This photo of Ozark Air Lines DC-3 plane by the Arch was taken in the 1960s after the Arch was completed.
Courtesy: Ozark Silver Swallows
The Gateway Arch is one of the most iconic monuments in the country. Photos and research about the construction of the Arch and the history behind it can be found on the Missouri Bicentennial project database.

A group of Missouri nonprofits and government agencies has created an educational website to commemorate the state’s founding 200 years ago.

The Missouri Bicentennial project includes biographies of famous and little-known Missourians who helped shape the state’s history. It also features major events, historical documents and narrative stories.
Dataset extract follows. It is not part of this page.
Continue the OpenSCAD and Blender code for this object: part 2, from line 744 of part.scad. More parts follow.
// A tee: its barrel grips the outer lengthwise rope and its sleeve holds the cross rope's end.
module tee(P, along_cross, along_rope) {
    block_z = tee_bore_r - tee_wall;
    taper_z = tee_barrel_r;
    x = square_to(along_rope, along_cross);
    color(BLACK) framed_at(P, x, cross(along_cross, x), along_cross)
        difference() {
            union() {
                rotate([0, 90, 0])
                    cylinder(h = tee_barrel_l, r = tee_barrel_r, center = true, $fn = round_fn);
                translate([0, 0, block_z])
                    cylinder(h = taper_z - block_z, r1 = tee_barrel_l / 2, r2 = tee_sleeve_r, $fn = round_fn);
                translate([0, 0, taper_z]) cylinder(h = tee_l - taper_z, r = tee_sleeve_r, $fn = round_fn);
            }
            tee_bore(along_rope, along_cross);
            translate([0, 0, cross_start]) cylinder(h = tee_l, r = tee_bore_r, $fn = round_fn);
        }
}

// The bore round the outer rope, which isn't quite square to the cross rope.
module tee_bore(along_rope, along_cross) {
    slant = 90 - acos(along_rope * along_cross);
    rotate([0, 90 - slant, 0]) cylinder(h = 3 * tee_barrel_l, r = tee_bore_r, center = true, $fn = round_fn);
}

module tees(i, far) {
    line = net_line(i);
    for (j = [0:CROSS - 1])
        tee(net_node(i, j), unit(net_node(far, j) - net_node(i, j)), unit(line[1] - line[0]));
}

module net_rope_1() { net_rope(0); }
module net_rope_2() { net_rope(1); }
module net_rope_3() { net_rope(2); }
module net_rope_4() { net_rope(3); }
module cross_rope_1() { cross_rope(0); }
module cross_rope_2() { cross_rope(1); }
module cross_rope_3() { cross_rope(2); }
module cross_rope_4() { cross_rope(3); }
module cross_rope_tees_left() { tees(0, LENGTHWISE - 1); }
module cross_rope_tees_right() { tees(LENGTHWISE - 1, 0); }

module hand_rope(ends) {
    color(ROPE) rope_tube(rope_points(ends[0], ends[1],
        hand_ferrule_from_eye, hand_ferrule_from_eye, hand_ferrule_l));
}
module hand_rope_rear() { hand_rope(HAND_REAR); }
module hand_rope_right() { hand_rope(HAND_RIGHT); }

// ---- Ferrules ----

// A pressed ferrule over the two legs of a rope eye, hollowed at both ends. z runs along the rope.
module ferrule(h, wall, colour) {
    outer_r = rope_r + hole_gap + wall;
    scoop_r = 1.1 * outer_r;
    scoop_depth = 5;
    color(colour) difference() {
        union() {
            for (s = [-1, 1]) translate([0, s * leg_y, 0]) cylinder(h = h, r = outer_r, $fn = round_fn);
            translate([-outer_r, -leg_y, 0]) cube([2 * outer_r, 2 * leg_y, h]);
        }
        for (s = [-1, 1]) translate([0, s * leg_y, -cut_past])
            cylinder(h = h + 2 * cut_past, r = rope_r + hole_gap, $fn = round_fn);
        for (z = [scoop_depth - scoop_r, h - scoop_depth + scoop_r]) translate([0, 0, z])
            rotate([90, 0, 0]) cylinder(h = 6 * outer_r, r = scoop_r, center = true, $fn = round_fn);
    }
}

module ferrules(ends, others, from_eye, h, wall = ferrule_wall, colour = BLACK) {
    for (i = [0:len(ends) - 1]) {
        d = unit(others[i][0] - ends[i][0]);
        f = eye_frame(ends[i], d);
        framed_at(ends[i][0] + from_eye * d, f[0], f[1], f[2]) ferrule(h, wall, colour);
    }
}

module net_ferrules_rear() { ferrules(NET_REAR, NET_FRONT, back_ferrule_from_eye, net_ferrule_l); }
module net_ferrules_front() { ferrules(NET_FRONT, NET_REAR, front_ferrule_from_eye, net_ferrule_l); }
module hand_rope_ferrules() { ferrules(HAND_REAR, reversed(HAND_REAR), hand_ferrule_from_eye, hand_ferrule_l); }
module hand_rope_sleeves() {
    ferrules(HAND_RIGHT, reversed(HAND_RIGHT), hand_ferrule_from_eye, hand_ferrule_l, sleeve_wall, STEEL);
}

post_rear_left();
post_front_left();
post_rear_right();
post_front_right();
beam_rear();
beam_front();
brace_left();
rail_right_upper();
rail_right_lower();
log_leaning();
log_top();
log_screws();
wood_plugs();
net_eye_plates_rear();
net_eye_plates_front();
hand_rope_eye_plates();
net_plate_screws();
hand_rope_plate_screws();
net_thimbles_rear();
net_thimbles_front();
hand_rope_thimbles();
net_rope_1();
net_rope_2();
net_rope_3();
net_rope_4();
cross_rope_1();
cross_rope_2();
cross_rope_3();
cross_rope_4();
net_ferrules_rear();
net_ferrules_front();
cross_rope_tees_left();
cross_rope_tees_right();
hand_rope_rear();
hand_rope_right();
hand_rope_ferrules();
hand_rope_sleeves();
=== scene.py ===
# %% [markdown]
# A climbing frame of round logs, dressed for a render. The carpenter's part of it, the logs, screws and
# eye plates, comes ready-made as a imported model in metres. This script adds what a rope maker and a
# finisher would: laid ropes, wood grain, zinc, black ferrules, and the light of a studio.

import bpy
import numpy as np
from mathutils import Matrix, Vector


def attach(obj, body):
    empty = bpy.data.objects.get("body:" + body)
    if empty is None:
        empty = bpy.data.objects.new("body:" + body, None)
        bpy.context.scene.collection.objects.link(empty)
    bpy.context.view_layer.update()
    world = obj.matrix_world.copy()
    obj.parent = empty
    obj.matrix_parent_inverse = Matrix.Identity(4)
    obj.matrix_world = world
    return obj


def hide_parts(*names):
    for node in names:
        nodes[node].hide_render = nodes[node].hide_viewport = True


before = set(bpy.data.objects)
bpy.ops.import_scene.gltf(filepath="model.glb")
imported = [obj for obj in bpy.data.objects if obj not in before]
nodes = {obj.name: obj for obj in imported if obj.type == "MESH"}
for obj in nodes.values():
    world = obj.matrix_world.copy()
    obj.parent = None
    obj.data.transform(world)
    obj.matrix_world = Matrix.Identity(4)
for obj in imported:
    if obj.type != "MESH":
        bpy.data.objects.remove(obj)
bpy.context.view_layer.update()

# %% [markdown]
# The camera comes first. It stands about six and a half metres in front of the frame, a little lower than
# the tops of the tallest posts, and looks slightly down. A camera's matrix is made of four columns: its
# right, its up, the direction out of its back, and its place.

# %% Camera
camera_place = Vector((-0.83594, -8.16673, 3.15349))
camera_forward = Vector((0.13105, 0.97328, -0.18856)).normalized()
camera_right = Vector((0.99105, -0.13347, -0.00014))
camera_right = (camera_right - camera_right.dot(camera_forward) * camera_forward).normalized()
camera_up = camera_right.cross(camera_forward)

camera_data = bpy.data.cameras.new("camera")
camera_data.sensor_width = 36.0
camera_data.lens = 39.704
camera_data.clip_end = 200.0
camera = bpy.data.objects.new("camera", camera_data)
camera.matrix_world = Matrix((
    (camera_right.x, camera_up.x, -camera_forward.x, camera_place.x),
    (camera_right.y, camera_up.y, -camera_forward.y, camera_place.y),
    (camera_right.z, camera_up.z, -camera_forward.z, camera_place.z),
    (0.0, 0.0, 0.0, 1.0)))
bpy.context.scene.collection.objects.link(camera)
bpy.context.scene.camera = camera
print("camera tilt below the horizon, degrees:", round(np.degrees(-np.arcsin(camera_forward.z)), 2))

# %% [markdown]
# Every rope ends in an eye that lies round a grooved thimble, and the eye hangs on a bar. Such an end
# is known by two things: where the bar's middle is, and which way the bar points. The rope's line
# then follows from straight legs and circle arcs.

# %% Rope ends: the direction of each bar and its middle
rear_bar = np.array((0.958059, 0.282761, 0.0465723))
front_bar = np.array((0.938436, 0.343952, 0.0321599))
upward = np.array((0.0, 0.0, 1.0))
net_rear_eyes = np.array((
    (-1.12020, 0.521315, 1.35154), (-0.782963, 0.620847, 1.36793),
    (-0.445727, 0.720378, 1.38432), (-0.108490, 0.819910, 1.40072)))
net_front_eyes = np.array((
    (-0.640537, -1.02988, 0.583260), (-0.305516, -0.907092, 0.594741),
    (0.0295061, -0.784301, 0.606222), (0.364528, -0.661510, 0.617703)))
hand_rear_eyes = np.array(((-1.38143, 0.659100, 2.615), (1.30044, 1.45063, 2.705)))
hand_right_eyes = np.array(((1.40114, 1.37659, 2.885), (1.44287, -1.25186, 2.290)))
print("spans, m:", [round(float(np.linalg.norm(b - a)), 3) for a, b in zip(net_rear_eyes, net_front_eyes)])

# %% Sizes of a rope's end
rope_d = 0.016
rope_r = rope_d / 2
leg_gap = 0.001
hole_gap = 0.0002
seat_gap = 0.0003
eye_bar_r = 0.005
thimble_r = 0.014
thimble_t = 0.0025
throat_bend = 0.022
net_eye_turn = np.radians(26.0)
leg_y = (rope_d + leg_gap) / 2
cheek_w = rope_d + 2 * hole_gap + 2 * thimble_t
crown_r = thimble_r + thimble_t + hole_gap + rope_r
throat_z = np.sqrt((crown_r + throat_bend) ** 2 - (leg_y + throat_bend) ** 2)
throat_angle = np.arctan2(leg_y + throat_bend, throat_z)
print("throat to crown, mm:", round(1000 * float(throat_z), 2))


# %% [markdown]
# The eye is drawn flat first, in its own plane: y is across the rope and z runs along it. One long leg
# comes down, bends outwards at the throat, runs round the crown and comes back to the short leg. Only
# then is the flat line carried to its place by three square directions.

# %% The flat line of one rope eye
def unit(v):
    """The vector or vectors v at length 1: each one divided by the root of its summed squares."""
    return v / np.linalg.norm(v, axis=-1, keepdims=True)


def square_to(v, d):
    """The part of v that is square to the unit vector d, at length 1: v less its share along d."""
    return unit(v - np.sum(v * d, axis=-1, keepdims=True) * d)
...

Although Missouri became a state in 1821, researchers included a timeline from 1250 that highlights the earliest known Indigenous people in Missouri.

The educational guide can serve as an encyclopedia to help people understand Missouri’s rich history and culture, said Beth Pike, the Missouri Bicentennial project coordinator.

“When we commemorate events like the bicentennial, we look back at our history and learn from that and find ways that we can have a much better Missouri in the future for all of its citizens,” Pike said.

More than a dozen institutions including the Missouri Humanities Council, state archives, Kansas City Art Institute, St. Louis Public Libraries and the Missouri Department of Education compiled research and archival images and video footage of the state’s history.

Anyone can access the research, but Pike said it will especially be useful for students and teachers, who can use it to complement history book lessons.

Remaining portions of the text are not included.